Las crisis de estos protagonistas casi siempre se viven de a tres: Travis Bickle, la inocente Betsy y la joven Iris en Taxi Driver; Jake La Motta, su mujer y su hermano en Toro salvaje; el reverendo, la viuda del activista y la presencia fantasmagórica de este en First Reformed. Casi siempre una santísima trinidad que la componen el antihéroe, un aliado inocente y aquel que, pareciendo libre de acusaciones, lleva consigo el peso del abuso y la violencia. Esa era Iris, la joven prostituta a la que Travis quiere salvar, y ese es aquí Cirk, el hijo de uno de los colegas de Tell, quien se suicidó luego del PTSD al que fue sometido. Cirk está decidido a vengarse del exmilitar (y asesor privado del ejército) que fungía como una especie de Zar de la prisión, un experto en crueldad interpretado con bastante valía por Wilhem Dafoe.

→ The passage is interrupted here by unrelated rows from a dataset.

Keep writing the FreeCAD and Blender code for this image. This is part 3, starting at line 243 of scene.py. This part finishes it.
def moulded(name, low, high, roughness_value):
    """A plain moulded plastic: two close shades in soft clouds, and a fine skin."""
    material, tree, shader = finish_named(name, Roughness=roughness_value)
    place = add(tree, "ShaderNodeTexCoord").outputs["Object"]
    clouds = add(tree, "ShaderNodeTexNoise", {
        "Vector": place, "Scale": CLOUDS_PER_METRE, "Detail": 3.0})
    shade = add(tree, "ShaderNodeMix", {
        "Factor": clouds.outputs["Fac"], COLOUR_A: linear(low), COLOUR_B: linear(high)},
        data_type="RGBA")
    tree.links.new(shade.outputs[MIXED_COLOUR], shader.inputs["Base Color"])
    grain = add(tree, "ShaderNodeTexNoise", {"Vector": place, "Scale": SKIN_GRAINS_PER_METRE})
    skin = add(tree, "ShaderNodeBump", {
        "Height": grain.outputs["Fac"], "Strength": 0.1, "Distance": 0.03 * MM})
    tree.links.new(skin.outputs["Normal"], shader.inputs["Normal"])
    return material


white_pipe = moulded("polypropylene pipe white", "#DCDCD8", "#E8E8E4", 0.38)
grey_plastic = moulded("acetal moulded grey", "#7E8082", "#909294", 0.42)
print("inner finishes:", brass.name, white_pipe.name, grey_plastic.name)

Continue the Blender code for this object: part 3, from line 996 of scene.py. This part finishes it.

Cirk quiere matarle y William se debate entre ayudarle con su acometido o brindarle una vida mejor a su nuevo protegido. Como todos los tristes marginados que componen las películas de Schrader, Tell tiene una forma muy particular de redimirse y salvar al joven por quien se siente responsable, acción que, si bien reprochable, jamás deja de ser honesta para su protagonista.
El contador de cartas decide llevar estas evidentes tensiones, tanto políticas como espirituales (si no son lo mismo) hasta la hipérbole del clímax, dejando a su paso un proyecto imperfecto, algo caótico, una película que puede alienar a la mayoría de los espectadores, incluso a fans de Schrader. Pero es, finalmente, un testimonio necesario de las manías de uno de los principales talentos del cine estadounidense y su giro más oscuro, así como una pieza memorable de denuncia ante la violencia y la crueldad en tiempos en que la guerra parece un hecho dado y no una tragedia. Eso sí es redimirse.